The first question to be asked is: who funded the research?  These days a lot of medical research is funded by companies selling something – pharmaceuticals, medical devices/procedures, miracle cures, you name it.  Right off the bat you’ve got bias, and bias is bad for science.  Let’s say a researcher collects some data about a mood-enhancing medication and reports that 60% of the subjects experienced a 20% improvement in their mood while taking the medication.  That sounds pretty good, right?  Well, what they didn’t report was that the remaining 40% of the subjects experienced a 70% decline in their mood – not so good after all.  Like many things in life, research data can be ‘spun’ to paint the picture the researcher (or funding agency) desires.

The next question to be asked is: was the research published in a peer-reviewed journal?  It’s difficult to spin the data when other, unbiased professionals, are deciding whether your research has met the requirements of ‘good science’ and is worthy of publication.

So what are the elements of good scientific research?  The fundamental tenants are: use as many test subjects as possible (a large N), draw subjects from a broad range of groups (age, race, gender, education levels, economic levels, etc.), use both a study group and a control group, remove/control all variables possible, ensure that the individuals collecting and analyzing the data aren’t biased towards a particular outcome (which is to say they have been ‘blinded’), ensure findings meet high levels of statistical significance (95%-99%) before reporting them as valid, and report ALL findings – even those that don’t support the initial hypothesis. 

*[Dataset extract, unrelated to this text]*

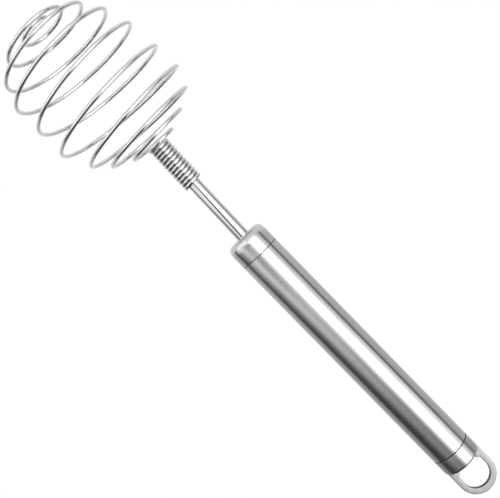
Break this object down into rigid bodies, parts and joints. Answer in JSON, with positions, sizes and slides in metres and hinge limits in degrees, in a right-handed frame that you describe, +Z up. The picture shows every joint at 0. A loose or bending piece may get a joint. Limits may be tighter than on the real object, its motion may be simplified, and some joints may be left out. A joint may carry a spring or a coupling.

In addition, for clinical findings to be considered scientific fact they must be repeated – preferably by different researchers.  This takes time and funding, and because there are often profits at stake, early research findings are sometimes rushed out the door.  The fact that subsequent studies often contradict one another is proof of this.

The last question to be asked is: what’s the publication citation?  It’s astonishing how many studies are reported in the media with absolutely no reference to the publication citation.  Before I place my professional faith in any clinical research I want to read and assess it myself.